Exercise goal ->
Repeat the data verbatim.

☆ ☆ ☆ ☆ ☆

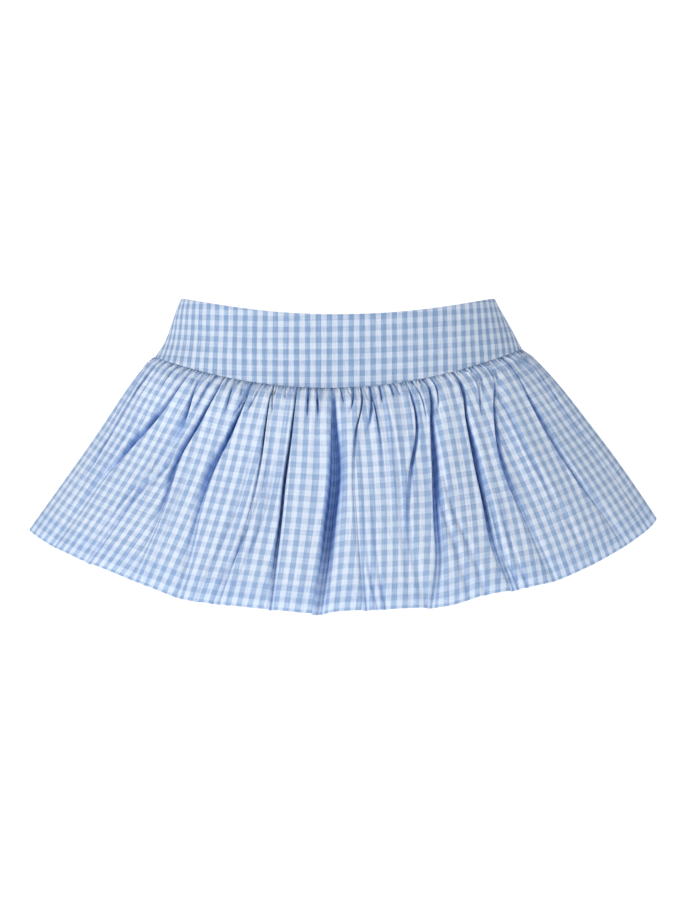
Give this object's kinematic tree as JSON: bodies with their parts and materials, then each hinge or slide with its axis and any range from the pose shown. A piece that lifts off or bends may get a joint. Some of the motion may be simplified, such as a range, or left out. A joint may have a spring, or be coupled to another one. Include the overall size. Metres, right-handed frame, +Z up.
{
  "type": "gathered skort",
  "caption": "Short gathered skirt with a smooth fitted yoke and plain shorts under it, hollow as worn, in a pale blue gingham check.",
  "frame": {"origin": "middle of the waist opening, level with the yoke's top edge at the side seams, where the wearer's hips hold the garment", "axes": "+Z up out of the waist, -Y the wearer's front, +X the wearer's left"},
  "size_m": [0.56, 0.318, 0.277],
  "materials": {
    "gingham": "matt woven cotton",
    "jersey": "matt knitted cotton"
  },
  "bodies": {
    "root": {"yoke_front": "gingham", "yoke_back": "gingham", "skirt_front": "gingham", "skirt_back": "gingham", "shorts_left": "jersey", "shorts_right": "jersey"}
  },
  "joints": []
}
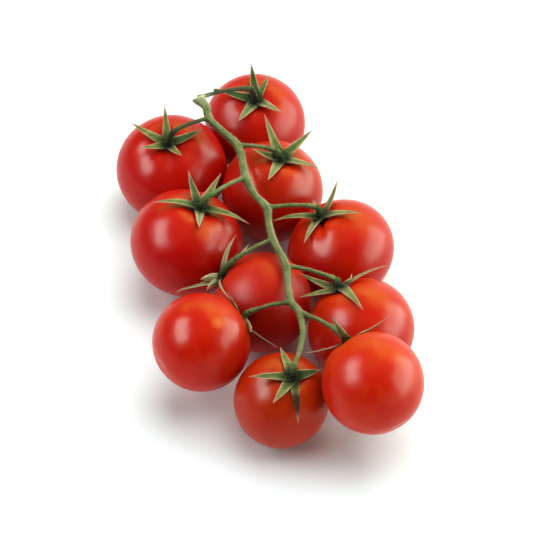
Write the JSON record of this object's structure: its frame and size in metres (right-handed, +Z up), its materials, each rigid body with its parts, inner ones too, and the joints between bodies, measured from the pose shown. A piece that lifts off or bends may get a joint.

☆ ☆ ☆ ☆ ☆

Answer below ->
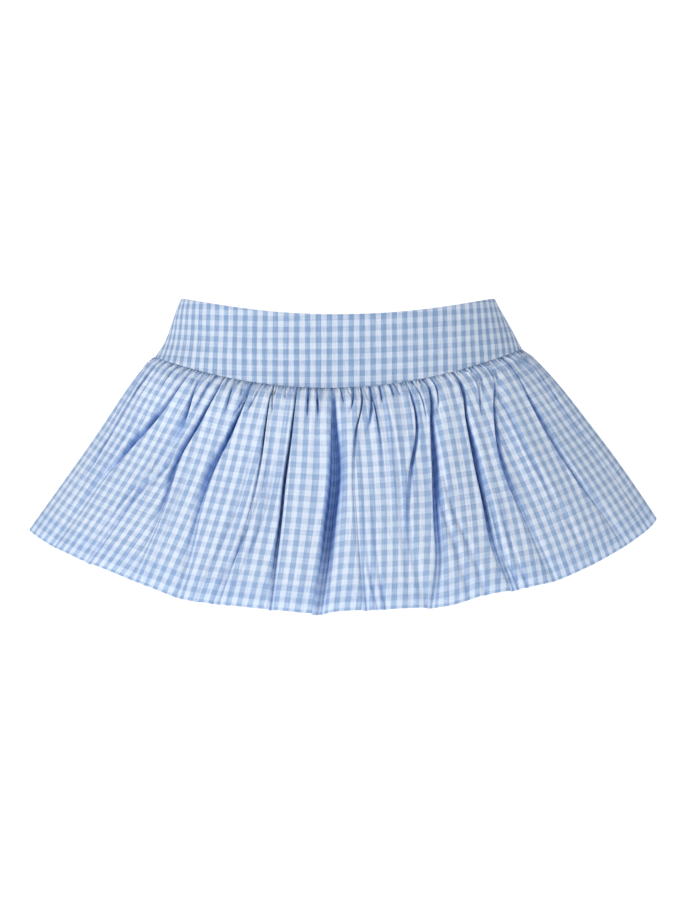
Give this object's kinematic tree as JSON: bodies with their parts and materials, then each hinge or slide with its axis and any range from the pose shown. A piece that lifts off or bends may get a joint. Some of the motion may be simplified, such as a range, or left out. A joint may have a spring, or be coupled to another one. Include the overall size. Metres, right-handed frame, +Z up.
{
  "type": "gathered skort",
  "caption": "Short gathered skirt with a smooth fitted yoke and plain shorts under it, hollow as worn, in a pale blue gingham check.",
  "frame": {"origin": "middle of the waist opening, level with the yoke's top edge at the side seams, where the wearer's hips hold the garment", "axes": "+Z up out of the waist, -Y the wearer's front, +X the wearer's left"},
  "size_m": [0.56, 0.318, 0.277],
  "materials": {
    "gingham": "matt woven cotton",
    "jersey": "matt knitted cotton"
  },
  "bodies": {
    "root": {"yoke_front": "gingham", "yoke_back": "gingham", "skirt_front": "gingham", "skirt_back": "gingham", "shorts_left": "jersey", "shorts_right": "jersey"}
  },
  "joints": []
}
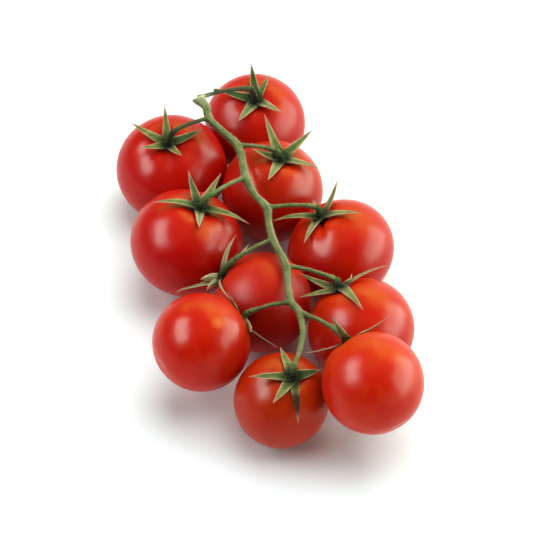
Write the JSON record of this object's structure: its frame and size in metres (right-handed, +Z up), its materials, each rigid body with its parts, inner ones too, and the joints between bodies, measured from the pose shown. A piece that lifts off or bends may get a joint.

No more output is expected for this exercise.